Thank you for sharing! Have you considered the possibility that presenting any message at all - especially one with a clear block time - is sending a very clear message to bot controllers? I'm sure you've considered this, and I am just failing to understand. Wouldn't that remove any real gains from being vague with tips & tricks?

Wouldn't there also be the real chance that vague tips & tricks would leave an actual human being in tears, convinced that they're just too dumb to understand them properly?



> I suspect that most of the time it trips up bots who have no emotional experiences whatsoever.

I'll bite: maybe it's good at identifying obedient drones and letting them through :)

It trips up the normies in my life often enough that I suspect being technically inclined is actually a net advantage because it makes you quick to detect the problem and quick to apply workarounds. Those advantages are significant enough to outweigh even the cost of the semi-regular dance where I try to protect myself and Google jerks my chain.

> Have you considered

The fact that I phrased my proposal as a tradeoff should have strongly hinted that I did, in fact, consider.

> Wouldn't that remove any real gains from being vague with tips & tricks?

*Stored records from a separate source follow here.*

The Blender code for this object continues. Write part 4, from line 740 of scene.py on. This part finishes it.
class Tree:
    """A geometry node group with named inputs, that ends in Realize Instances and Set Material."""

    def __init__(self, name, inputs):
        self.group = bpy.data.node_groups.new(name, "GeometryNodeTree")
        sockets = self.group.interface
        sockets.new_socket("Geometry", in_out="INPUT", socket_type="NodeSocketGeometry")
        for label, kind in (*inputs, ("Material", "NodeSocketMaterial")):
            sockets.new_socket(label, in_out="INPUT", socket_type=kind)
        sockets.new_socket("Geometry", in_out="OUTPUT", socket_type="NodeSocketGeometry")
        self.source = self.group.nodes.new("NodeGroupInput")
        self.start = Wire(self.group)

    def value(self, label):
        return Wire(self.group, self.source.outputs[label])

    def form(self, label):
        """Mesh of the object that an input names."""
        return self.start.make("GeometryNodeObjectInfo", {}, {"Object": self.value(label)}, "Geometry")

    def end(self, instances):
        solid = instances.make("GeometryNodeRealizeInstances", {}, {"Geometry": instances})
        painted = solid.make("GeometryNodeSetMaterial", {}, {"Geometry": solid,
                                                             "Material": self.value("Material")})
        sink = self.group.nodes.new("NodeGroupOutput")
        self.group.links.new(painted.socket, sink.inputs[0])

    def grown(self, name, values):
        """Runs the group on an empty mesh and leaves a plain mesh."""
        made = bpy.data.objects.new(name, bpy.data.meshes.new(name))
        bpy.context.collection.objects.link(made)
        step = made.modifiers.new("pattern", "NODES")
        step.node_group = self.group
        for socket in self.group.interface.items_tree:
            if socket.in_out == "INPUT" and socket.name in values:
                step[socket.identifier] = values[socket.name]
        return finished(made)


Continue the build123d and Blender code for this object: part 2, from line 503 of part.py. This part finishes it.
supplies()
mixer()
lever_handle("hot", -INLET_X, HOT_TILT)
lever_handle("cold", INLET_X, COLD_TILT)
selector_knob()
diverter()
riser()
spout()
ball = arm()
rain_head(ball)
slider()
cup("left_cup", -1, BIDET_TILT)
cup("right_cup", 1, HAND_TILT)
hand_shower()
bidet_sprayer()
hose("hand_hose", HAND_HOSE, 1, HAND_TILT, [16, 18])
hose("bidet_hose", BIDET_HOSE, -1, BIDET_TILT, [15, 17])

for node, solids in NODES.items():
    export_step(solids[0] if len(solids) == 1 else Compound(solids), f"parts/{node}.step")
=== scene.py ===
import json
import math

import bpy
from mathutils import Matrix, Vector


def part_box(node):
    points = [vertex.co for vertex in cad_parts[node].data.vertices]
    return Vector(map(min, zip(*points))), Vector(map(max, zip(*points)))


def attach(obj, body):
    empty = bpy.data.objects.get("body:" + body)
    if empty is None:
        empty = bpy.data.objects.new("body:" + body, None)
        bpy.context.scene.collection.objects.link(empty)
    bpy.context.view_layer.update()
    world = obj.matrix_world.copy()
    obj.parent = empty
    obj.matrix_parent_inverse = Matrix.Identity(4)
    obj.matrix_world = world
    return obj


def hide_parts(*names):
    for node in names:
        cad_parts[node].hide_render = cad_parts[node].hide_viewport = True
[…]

One bit of information -- locked vs not -- is hardly the same as disclosing the inner workings, or even the information inputs, of the classifier, and smart botters have access to that bit of information anyway because they've built a gaslight detector by leveraging their legions of diverse bots and endless supply of dirt cheap human labor.

Gaslighting humans is really bad. A minimal courtesy would only cost a sliver of efficacy, and ReCAPTCHA still rejects it. That decision earns it the bad will directed its way.


> In my opinion and experience, ReCAPTCHA isn't really, really obnoxious most of the time.

Do you use any sort of privacy protection while browsing? I do a few simple things like browse in private mode by default, and ReCAPTCHA just cannot deal with it. It instantly brands my connections as a bot. It is obnoxious. Using private mode shouldn't ban you from the web. There's no reason that most web sites need to save data on my computer to identify me later.


That's an excellent question! I can, and do, routinely use privacy protections when browsing.

I have not found them to ban me from the web. I'm sorry that has happened to you.


> In my opinion and experience, ReCAPTCHA isn't really, really obnoxious most of the time.

The percentage of that time goes up as you move away from Chrome and Google cookies.


I don't think Chrome has ever been my daily driver.

That said, I also expect to be treated with more suspicion when I behave more like a bot. So I'm neither surprised nor bothered when Firefox Private gets me an uptick in ReCAPTCHAs. I understand that this is a highly unusual expectation.